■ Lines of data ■
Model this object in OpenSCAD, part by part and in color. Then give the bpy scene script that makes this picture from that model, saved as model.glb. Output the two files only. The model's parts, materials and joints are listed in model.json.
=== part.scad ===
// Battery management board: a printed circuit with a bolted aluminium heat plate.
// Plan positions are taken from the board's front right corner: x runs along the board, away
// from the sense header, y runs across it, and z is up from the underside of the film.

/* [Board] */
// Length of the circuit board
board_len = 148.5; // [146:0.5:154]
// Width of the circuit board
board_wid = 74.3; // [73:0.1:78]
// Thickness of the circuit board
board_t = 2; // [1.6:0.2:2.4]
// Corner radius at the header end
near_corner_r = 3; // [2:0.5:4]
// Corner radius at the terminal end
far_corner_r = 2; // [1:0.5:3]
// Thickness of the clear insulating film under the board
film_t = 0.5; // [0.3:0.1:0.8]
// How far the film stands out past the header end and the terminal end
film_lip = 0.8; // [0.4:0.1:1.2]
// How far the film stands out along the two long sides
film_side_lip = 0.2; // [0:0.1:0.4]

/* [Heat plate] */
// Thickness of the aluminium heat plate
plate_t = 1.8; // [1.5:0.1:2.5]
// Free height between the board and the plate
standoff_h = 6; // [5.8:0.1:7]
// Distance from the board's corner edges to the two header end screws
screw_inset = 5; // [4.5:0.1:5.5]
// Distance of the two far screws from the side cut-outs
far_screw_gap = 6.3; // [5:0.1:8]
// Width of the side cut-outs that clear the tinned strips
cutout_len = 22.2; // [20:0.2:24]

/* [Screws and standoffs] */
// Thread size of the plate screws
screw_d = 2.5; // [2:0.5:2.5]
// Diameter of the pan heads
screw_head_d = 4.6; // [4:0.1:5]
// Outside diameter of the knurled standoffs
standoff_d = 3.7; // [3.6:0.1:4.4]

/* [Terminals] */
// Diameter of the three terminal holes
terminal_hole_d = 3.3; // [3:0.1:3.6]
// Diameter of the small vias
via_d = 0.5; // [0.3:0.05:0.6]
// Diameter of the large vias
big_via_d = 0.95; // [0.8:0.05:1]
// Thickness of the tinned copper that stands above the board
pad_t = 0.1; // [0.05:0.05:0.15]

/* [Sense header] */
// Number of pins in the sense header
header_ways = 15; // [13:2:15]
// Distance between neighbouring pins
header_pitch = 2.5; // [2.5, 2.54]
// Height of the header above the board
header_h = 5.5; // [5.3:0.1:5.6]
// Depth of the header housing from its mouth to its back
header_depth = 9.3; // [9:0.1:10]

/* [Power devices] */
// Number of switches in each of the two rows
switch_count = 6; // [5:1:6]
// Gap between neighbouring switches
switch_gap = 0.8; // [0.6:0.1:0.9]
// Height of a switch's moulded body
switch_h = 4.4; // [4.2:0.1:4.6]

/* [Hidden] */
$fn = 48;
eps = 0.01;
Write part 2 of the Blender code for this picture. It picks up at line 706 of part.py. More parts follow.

■ Short exercise ■
Please reproduce all of the entries exactly as they stand.

■ Response to the task ■
Model this object in OpenSCAD, part by part and in color. Then give the bpy scene script that makes this picture from that model, saved as model.glb. Output the two files only. The model's parts, materials and joints are listed in model.json.
=== part.scad ===
// Battery management board: a printed circuit with a bolted aluminium heat plate.
// Plan positions are taken from the board's front right corner: x runs along the board, away
// from the sense header, y runs across it, and z is up from the underside of the film.

/* [Board] */
// Length of the circuit board
board_len = 148.5; // [146:0.5:154]
// Width of the circuit board
board_wid = 74.3; // [73:0.1:78]
// Thickness of the circuit board
board_t = 2; // [1.6:0.2:2.4]
// Corner radius at the header end
near_corner_r = 3; // [2:0.5:4]
// Corner radius at the terminal end
far_corner_r = 2; // [1:0.5:3]
// Thickness of the clear insulating film under the board
film_t = 0.5; // [0.3:0.1:0.8]
// How far the film stands out past the header end and the terminal end
film_lip = 0.8; // [0.4:0.1:1.2]
// How far the film stands out along the two long sides
film_side_lip = 0.2; // [0:0.1:0.4]

/* [Heat plate] */
// Thickness of the aluminium heat plate
plate_t = 1.8; // [1.5:0.1:2.5]
// Free height between the board and the plate
standoff_h = 6; // [5.8:0.1:7]
// Distance from the board's corner edges to the two header end screws
screw_inset = 5; // [4.5:0.1:5.5]
// Distance of the two far screws from the side cut-outs
far_screw_gap = 6.3; // [5:0.1:8]
// Width of the side cut-outs that clear the tinned strips
cutout_len = 22.2; // [20:0.2:24]

/* [Screws and standoffs] */
// Thread size of the plate screws
screw_d = 2.5; // [2:0.5:2.5]
// Diameter of the pan heads
screw_head_d = 4.6; // [4:0.1:5]
// Outside diameter of the knurled standoffs
standoff_d = 3.7; // [3.6:0.1:4.4]

/* [Terminals] */
// Diameter of the three terminal holes
terminal_hole_d = 3.3; // [3:0.1:3.6]
// Diameter of the small vias
via_d = 0.5; // [0.3:0.05:0.6]
// Diameter of the large vias
big_via_d = 0.95; // [0.8:0.05:1]
// Thickness of the tinned copper that stands above the board
pad_t = 0.1; // [0.05:0.05:0.15]

/* [Sense header] */
// Number of pins in the sense header
header_ways = 15; // [13:2:15]
// Distance between neighbouring pins
header_pitch = 2.5; // [2.5, 2.54]
// Height of the header above the board
header_h = 5.5; // [5.3:0.1:5.6]
// Depth of the header housing from its mouth to its back
header_depth = 9.3; // [9:0.1:10]

/* [Power devices] */
// Number of switches in each of the two rows
switch_count = 6; // [5:1:6]
// Gap between neighbouring switches
switch_gap = 0.8; // [0.6:0.1:0.9]
// Height of a switch's moulded body
switch_h = 4.4; // [4.2:0.1:4.6]

/* [Hidden] */
$fn = 48;
eps = 0.01;
Write part 2 of the Blender code for this picture. It picks up at line 706 of part.py. More parts follow.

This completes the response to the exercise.